Era strano, certo: due siciliani, le cui città d’origine distano un’ora in auto, che si trovano a Varsavia. Per caso.
Era strano, perché sapevamo di non voler correre, ma ad un certo punto non eravamo più in grado di camminare.
Era strano, ma non ce ne siamo resi conto, e abbiamo passato 16 ore a letto insieme, senza soffitti o pareti che ci impedissero di vedere (l’)Altro. Ed era strano sentirsi così, ma tutto era Bello, ed era l’unica cosa che importava.
Sentire il Bello, sentirsi giovani e provare quel qualcosa che evitiamo di riconoscere e definire quando, dopo averlo cercato a lungo, piomba all’improvviso nella nostra vita, ci rendeva felici, e allo stesso tempo incoscienti, quasi come se potessimo non aver paura. Paura di cosa poi, di essere noi stessi?

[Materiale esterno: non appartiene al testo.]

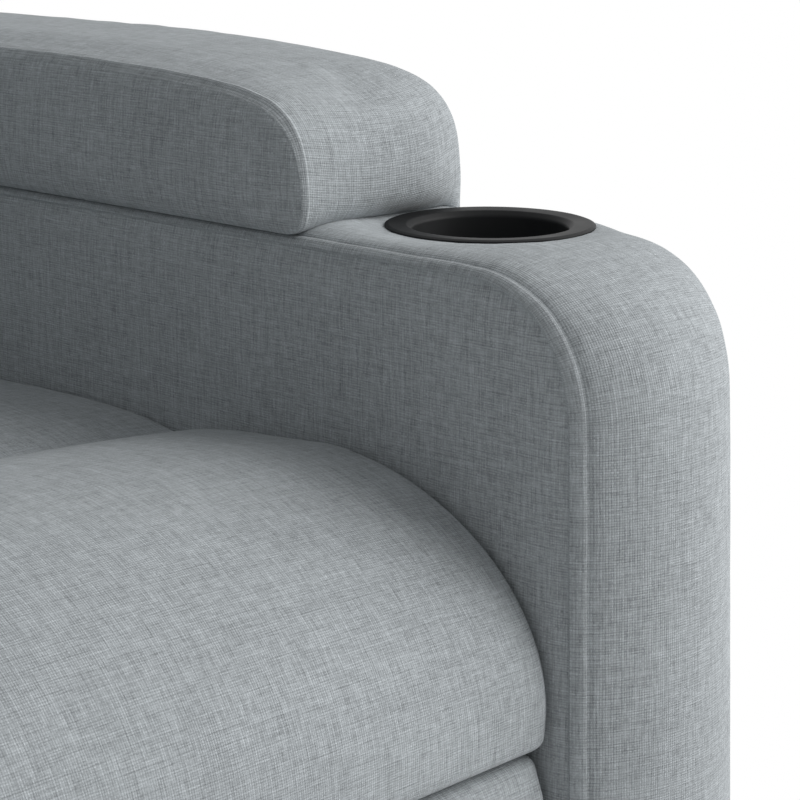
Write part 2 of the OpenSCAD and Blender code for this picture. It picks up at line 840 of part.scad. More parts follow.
module button(k) {
    color(zinc) button_places(k) translate([0, 0, -3.2]) cylinder(h = 3.2 + button_face, r = button_r);
}

base_rail();  // base_rail_left
mirror([1, 0, 0]) base_rail();  // base_rail_right
base_cross(base_front);  // base_cross_front
base_cross(base_back - tube);  // base_cross_rear
base_uprights();
floor_glides();
motor_clevis();
power_supply();
lift_link_front();  // lift_link_front_left
mirror([1, 0, 0]) lift_link_front();  // lift_link_front_right
lift_cross_tube();
lift_crank();
lift_link_rear();  // lift_link_rear_left
mirror([1, 0, 0]) lift_link_rear();  // lift_link_rear_right
lift_motor();
lift_motor_tube();
lift_motor_rod();
side_plate();  // side_plate_left
mirror([1, 0, 0]) side_plate();  // side_plate_right
frame_cross_tubes();
frame_pivot_pins();
seat_frame();
seat_springs();
seat_deck();
seat_cushion();
arm();  // arm_left
mirror([1, 0, 0]) arm();  // arm_right
arm_frame();  // arm_frame_left
mirror([1, 0, 0]) arm_frame();  // arm_frame_right
arm_pad();  // arm_pad_left
mirror([1, 0, 0]) arm_pad();  // arm_pad_right
cup_holder();  // cup_holder_left
mirror([1, 0, 0]) cup_holder();  // cup_holder_right
side_pocket();  // side_pocket_left
mirror([1, 0, 0]) side_pocket();  // side_pocket_right
rear_panel();
back_hinge_brackets();
recline_motor();
recline_motor_rod();
back_frame();
back_shell();
lumbar_cushion();
shoulder_cushion();
head_cushion();
wing();  // wing_left
mirror([1, 0, 0]) wing();  // wing_right
recline_lever();
footrest_board();
footrest_pad();
footrest_brackets();
footrest_torque_tube();
footrest_links_main();
footrest_links_outer();
footrest_links_steer();
footrest_links_guide();
handset();
button(0);  // button_lift
button(1);  // button_lower
button(2);  // button_back_up
button(3);  // button_back_down
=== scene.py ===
# %% [markdown]
# # A lift recliner chair
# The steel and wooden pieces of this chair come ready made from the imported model, which is
# loaded as a fixed frame. This lesson dresses that frame: every cushion, cover and moulding is
# modelled here in the same place, in metres, and every surface gets a procedural finish.

import math
import bmesh
import bpy
from bmesh.types import BMEdge, BMFace, BMVert
from mathutils import Matrix, Vector, noise


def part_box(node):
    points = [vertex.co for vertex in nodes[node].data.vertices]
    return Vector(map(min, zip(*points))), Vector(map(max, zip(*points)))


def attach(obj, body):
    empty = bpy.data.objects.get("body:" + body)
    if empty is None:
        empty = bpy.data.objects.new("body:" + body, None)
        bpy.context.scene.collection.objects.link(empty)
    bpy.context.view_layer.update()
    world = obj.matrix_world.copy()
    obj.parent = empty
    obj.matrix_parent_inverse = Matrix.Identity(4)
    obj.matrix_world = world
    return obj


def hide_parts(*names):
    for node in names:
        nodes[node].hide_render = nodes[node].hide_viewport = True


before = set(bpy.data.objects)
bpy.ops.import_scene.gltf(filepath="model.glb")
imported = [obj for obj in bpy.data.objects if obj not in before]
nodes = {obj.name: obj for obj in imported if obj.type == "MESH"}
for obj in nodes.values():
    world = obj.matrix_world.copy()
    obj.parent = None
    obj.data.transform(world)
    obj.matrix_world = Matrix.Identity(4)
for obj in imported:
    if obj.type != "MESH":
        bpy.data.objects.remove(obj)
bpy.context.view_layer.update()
mm = 0.001
scene = bpy.context.scene

# %% [markdown]
# ## Camera and light
# A close-up takes a long lens, because it keeps straight edges parallel and does not swell what
# is near. The camera stands in front of the chair on the sitter's right, turned 46 degrees, and
# looks a little down on the left armrest.

# %% Camera
camera_place = (-0.5455, -1.1112, 0.800)
camera_turn = 46
camera_drop = 13.8
lens = bpy.data.cameras.new("camera")
lens.lens = 105.75
lens.sensor_width = 36
lens.clip_end = 100
camera = bpy.data.objects.new("camera", lens)
camera.location = camera_place
camera.rotation_euler = (math.radians(90 - camera_drop), 0, math.radians(-camera_turn))
scene.collection.objects.link(camera)
scene.camera = camera
scene.view_settings.view_transform = "Standard"
print("camera at", [round(c, 3) for c in camera.location])

# %% [markdown]
# The light is one broad soft box in front on the sitter's left, a weak one behind, and a pale
# surround. A broad lamp gives the slow change of tone over a round cushion that tells the eye
# it is soft, and the surround keeps the shaded side of the armrest readable.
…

Non c’era stazione della metro di Varsavia che non avesse visto un nostro bacio, o non avesse sentito le nostre buonanottisussurrate, gli “scrivimi quando arrivi a casa” tra gli abbracci a più riprese. Non avevamo paura, e non avevamo avuto nessuno strano presentimento nemmeno quando, ad Halloween, il bodyguard della discoteca in cui eravamo ci disse “Stop guys” mentre stavamo ballando, come se stessimo facendo qualcosa fuori luogo o non potessimo ballare come tutti gli altri.

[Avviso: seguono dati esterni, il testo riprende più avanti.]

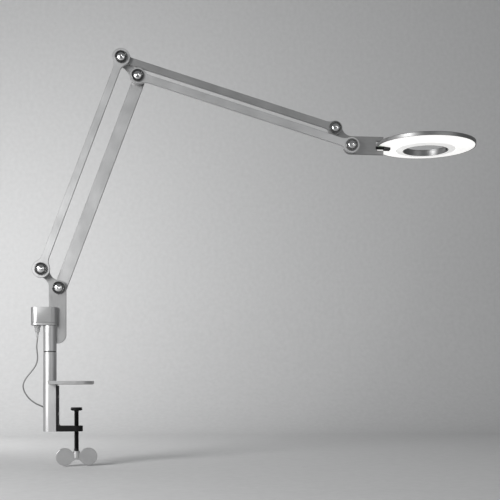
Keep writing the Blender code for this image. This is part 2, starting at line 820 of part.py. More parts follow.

Due ragazzi, in discoteca.
Stavamo ballando, ci stavamo baciando.
“Stop guys”.
Stop, ovvero non potete andare oltre, ché già quello che avete fatto è troppo.
Non potete baciarvi, non potete fare quello che i ragazzi “normali” fanno, non qui perlomeno.

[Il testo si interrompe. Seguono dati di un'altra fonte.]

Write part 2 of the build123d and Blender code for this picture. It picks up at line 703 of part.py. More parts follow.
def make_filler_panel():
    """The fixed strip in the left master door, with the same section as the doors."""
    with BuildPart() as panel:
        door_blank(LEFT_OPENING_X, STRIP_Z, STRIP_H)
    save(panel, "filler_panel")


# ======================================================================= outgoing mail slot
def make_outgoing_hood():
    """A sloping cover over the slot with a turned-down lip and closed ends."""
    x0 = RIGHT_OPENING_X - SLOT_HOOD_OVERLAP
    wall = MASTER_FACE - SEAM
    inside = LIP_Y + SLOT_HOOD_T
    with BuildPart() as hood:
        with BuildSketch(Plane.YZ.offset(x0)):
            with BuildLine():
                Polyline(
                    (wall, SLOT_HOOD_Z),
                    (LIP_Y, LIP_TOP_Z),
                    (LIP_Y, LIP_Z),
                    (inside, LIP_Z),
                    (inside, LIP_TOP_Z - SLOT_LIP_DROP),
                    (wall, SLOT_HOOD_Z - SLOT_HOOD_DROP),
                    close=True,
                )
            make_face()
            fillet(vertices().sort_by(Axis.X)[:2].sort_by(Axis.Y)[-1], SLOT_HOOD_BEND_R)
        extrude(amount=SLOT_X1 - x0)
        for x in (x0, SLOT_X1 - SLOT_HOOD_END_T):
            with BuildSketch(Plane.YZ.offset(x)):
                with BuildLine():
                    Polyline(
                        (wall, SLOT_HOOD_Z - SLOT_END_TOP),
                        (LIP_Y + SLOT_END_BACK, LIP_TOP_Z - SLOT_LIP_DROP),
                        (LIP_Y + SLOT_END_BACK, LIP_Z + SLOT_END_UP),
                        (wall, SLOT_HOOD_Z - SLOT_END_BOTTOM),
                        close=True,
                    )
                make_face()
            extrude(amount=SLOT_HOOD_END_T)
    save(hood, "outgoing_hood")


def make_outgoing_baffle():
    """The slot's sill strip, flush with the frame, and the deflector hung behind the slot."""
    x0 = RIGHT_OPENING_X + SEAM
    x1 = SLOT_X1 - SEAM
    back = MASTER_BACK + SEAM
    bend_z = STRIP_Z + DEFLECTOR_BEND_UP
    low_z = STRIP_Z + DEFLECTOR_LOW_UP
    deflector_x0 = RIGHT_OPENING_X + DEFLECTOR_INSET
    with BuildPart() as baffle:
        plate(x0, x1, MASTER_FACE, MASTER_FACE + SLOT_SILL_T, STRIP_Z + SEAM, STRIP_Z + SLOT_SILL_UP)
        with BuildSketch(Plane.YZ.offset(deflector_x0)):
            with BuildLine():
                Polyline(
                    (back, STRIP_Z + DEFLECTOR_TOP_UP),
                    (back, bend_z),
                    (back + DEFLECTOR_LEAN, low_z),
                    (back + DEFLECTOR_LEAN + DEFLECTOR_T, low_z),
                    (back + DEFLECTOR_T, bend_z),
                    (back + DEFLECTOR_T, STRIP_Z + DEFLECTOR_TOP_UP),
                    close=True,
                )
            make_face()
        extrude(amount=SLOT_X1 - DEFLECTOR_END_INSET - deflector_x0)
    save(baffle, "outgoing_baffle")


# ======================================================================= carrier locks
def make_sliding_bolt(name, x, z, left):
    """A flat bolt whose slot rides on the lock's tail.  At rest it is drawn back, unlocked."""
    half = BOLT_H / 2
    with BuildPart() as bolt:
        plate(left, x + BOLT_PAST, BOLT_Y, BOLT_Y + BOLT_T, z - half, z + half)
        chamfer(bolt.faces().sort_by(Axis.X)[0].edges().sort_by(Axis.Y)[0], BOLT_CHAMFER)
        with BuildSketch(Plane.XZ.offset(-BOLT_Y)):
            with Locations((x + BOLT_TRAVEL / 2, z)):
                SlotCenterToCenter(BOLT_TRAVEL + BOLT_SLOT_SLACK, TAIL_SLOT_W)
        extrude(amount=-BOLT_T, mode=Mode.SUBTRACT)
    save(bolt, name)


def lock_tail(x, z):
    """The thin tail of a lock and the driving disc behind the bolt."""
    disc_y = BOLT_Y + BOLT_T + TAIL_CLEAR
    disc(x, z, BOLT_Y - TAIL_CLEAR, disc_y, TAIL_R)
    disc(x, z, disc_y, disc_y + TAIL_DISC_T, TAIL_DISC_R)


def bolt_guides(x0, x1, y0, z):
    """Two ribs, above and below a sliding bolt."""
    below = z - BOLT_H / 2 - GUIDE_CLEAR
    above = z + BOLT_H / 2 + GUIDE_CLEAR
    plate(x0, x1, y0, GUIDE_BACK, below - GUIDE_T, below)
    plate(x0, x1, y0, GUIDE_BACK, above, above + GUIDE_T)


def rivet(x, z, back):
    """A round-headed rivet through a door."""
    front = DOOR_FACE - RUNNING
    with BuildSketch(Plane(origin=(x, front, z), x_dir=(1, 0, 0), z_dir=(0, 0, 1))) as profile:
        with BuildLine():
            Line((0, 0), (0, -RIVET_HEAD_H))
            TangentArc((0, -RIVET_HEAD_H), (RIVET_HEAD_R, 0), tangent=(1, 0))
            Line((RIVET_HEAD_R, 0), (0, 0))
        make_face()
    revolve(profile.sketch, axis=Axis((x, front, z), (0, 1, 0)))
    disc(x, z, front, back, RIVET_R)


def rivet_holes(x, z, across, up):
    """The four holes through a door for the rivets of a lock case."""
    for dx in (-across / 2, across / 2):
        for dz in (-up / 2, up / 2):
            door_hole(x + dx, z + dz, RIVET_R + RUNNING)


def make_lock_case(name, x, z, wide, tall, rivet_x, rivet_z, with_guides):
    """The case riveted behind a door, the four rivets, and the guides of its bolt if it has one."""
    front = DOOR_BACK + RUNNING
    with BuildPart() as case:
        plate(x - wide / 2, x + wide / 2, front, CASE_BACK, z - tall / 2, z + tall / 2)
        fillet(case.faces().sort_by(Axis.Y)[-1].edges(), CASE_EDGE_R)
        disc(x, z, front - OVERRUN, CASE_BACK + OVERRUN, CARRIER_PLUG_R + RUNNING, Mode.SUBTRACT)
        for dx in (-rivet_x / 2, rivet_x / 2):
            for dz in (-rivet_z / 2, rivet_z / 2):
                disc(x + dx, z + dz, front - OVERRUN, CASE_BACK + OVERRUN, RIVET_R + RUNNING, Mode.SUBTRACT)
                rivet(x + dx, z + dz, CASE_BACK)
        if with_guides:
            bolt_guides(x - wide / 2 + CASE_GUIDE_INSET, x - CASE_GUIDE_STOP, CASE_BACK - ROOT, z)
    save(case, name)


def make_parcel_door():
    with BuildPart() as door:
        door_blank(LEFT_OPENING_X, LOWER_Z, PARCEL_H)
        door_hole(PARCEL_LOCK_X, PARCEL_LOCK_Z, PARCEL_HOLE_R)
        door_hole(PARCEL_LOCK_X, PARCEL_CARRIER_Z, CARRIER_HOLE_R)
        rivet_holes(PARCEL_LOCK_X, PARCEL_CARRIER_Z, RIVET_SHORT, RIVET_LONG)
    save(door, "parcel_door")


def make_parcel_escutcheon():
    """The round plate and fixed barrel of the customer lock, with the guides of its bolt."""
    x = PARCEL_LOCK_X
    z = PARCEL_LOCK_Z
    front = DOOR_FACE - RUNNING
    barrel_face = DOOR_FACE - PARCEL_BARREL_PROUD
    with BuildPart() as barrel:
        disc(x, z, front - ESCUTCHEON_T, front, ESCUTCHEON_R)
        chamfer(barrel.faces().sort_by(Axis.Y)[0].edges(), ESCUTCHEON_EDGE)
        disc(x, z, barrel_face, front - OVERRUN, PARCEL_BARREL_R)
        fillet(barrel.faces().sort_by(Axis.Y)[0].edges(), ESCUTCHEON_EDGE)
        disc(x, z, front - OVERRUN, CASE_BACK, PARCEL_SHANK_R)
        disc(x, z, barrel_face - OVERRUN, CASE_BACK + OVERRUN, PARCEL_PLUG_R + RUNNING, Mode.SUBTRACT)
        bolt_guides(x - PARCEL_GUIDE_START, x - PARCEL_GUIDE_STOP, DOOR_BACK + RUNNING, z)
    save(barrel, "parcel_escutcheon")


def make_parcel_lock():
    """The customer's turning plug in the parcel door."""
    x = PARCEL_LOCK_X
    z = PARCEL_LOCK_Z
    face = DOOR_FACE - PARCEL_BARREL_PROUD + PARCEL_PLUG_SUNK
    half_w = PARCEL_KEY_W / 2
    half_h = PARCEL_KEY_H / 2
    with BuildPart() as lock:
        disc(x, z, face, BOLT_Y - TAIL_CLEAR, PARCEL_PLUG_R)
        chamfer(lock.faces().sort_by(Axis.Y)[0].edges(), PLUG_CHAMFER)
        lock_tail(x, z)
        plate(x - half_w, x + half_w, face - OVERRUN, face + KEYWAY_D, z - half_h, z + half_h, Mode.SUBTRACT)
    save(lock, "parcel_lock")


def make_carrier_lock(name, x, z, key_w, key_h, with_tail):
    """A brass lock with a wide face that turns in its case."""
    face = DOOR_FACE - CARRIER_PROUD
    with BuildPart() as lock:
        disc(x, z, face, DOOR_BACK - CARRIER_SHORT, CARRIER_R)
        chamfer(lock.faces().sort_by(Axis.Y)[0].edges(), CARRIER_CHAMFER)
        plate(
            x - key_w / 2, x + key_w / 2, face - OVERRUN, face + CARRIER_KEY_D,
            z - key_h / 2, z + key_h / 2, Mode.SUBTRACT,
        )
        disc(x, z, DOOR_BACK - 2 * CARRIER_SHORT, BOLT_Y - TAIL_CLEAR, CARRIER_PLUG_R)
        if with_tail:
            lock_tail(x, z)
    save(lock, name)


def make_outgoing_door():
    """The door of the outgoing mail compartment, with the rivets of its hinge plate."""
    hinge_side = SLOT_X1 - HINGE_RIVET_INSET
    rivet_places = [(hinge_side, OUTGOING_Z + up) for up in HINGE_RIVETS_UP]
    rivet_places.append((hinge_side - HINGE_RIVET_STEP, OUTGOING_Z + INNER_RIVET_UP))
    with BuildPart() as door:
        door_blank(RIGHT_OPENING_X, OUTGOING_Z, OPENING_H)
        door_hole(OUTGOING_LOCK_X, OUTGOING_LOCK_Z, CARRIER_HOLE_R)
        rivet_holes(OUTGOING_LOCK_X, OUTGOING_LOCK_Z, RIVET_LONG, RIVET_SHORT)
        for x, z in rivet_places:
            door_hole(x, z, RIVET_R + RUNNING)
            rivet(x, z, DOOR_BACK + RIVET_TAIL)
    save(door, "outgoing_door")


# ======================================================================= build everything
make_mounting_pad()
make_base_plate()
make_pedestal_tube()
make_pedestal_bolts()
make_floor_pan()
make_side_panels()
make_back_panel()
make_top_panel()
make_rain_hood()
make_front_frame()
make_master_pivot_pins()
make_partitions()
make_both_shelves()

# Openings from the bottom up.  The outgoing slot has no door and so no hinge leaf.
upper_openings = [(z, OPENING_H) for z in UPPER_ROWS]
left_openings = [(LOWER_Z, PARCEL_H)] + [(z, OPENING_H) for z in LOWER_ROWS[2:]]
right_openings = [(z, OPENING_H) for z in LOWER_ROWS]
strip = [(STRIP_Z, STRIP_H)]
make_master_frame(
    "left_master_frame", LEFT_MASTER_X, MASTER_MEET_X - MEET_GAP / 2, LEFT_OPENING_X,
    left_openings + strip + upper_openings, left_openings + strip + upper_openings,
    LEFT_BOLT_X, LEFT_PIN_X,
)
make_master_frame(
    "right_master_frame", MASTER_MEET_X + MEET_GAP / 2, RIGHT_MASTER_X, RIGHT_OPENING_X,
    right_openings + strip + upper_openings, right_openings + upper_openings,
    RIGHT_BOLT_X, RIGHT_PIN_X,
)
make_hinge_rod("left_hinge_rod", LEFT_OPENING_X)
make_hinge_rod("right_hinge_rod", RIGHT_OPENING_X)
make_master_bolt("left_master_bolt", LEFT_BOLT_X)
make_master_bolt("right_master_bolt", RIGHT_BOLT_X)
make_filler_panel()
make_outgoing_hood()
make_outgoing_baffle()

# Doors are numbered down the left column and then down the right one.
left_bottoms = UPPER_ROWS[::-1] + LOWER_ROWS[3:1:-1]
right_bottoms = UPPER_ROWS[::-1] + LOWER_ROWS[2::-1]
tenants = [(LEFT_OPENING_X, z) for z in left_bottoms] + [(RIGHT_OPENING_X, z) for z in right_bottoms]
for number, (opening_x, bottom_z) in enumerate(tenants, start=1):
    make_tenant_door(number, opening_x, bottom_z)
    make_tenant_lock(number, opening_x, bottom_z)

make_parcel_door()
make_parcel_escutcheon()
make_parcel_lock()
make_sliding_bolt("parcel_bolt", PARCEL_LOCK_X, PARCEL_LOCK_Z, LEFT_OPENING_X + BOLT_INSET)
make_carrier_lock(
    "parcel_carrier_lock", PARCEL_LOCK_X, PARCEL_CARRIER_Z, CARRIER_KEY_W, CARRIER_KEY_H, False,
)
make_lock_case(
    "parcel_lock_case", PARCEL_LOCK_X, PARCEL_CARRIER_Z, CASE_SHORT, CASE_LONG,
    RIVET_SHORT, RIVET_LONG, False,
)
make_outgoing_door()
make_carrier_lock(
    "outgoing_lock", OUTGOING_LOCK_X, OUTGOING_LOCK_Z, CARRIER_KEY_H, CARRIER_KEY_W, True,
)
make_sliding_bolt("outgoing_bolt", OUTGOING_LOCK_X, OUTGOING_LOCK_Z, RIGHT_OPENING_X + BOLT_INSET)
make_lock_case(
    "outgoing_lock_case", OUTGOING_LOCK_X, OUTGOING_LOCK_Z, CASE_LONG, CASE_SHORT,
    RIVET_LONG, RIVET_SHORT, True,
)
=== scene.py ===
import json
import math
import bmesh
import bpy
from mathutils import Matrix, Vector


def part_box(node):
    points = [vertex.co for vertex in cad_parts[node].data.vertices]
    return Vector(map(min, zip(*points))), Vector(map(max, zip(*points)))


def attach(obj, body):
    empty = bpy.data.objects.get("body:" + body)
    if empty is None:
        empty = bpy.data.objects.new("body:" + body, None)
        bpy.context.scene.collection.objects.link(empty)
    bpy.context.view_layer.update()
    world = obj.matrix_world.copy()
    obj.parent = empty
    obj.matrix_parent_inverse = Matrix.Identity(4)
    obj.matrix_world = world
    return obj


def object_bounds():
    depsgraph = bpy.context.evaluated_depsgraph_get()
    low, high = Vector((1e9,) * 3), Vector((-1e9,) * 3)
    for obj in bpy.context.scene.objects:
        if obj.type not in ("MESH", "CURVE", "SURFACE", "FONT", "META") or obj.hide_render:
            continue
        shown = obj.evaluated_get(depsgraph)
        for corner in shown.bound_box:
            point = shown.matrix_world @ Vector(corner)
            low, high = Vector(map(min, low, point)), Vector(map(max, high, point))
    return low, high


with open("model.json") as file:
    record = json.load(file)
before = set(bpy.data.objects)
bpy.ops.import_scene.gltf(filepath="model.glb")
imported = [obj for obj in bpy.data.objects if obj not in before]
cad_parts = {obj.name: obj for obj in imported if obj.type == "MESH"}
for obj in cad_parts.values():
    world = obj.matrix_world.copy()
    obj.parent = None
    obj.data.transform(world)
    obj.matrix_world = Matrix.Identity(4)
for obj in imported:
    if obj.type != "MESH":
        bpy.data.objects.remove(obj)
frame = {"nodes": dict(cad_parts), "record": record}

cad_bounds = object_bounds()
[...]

Nonostante quella sorta di avvertimento, non avevamo paura, non ancora. Quella è arrivata un mercoledì sera come un altro, nella discoteca frequentata quasi esclusivamente da studenti Erasmus. Io e Antonio non stavamo ballando con altri miei amici, eravamo seduti su dei divanetti, quasi in disparte.
Ricordo che nonostante la musica e l’atmosfera leggera della serata, mentre ci baciavamo non ero tranquillo. Antonio mi chiese più volte cosa non andasse, ma non sapevo dare una risposta. Poi è arrivata, insieme alla paura e al bodyguard (un altro, più energumeno) del locale, il quale non si è premurato (questa volta) di avvertirci in inglese o di chiederci di fermarci. No, tutto ciò che abbiamo capito è stato il classico insulto polacco e, dalla mimica facciale, il disprezzo di chi non accetta quello che ha davanti agli occhi.
Avete presente quando, da piccoli, si andava all’AquaPark e si provavano gli scivoli?
Io ho sempre avuto il terrore di quelli chiusi, i classici tubi. Quando mi ritrovavo davanti a quella sorta di imbuto, per qualche motivo a me sconosciuto, non vedevo l’ora che arrivasse l’acqua, ma non quella dentro allo scivolo, che amplificava il mio senso di claustrofobia, bensì quella che voleva dire fine. Ché poi erano pochi secondi, ma io non riuscivo a respirare.
Ecco, io ero appena entrato in un tubo, ma vi ero stato spinto con la forza, e non vedevo l’ora arrivasse la fine. Siamo stati spintonati, e nel tentativo di calmare l’energumeno, mi sono beccato un cazzotto in faccia. Da lì non ricordo poi con chiarezza cosa sia successo, so solo che siamo arrivati alla fermata, e che la paura aveva vinto, mentre la rabbia bolliva in silenzio.
Io e Antonio non abbiamo parlato per diversi minuti, avevamo deciso di leccarci le ferite, senza dircelo.
Mai come quella volta mi sono sentito sbagliato, indegno, fuori posto. E dopo tutti gli sforzi fatti per accettarmi, per superare un retaggio culturale che lascia poco spazio alle differenze e alla diversità (poste in questi termini), dopo aver capito e vissuto Bellezza, Felicità e Amore, qualcuno era riuscito a farmi sentire sbagliato, diverso, anormale, e così facendo, in qualche modo, glielo stavo permettendo. Che poi forse non era stata la violenza a far male, quanto l’esser derisi dagli altri bodyguard e dal loro atteggiamento di scherno mentre uscivamo dalla discoteca.
L’indomani penso sia stato il giorno più brutto di tutto il mio Erasmus. Sono rimasto a letto, tutto il giorno, a rimuginare su me stesso e a pensare a cose senza senso: stavo toccando il fondo, e non volevo risalire.
Poi, come sempre, è bastata la poesia a farmi stare bene, a farmi ritrovare me stesso; avevo infatti in mente un verso sentito più e più volte, “the Love that dare not speak its name”*, l’ho cercato su internet, ed era tutto ciò di cui avevo bisogno in quel momento.
Ho postato la poesia su Facebook, ed una mia amica ha commentato in risposta con uno stralcio dell’intervento di Wilde al processo:
“[…] It is that deep, spiritual affection that is as pure as it is perfect. It dictates and pervades great works of art like those of Shakespeare and Michelangelo, and those two letters of mine, such as they are. It is in this century misunderstood, so much misunderstood that it may be described as the “Love that dare not speak its name,” and on account of it I am placed where I am now. It is beautiful, it is fine, it is the noblest form of affection. There is nothing unnatural about it. […]”
Era così, lo sapevamo entrambi.
Naïf, semplice, ma vero.
E avremmo dovuto trovare il coraggio di dircelo, almeno quella volta.
*Two loves, di Lord Alfred “Bosie” Douglas.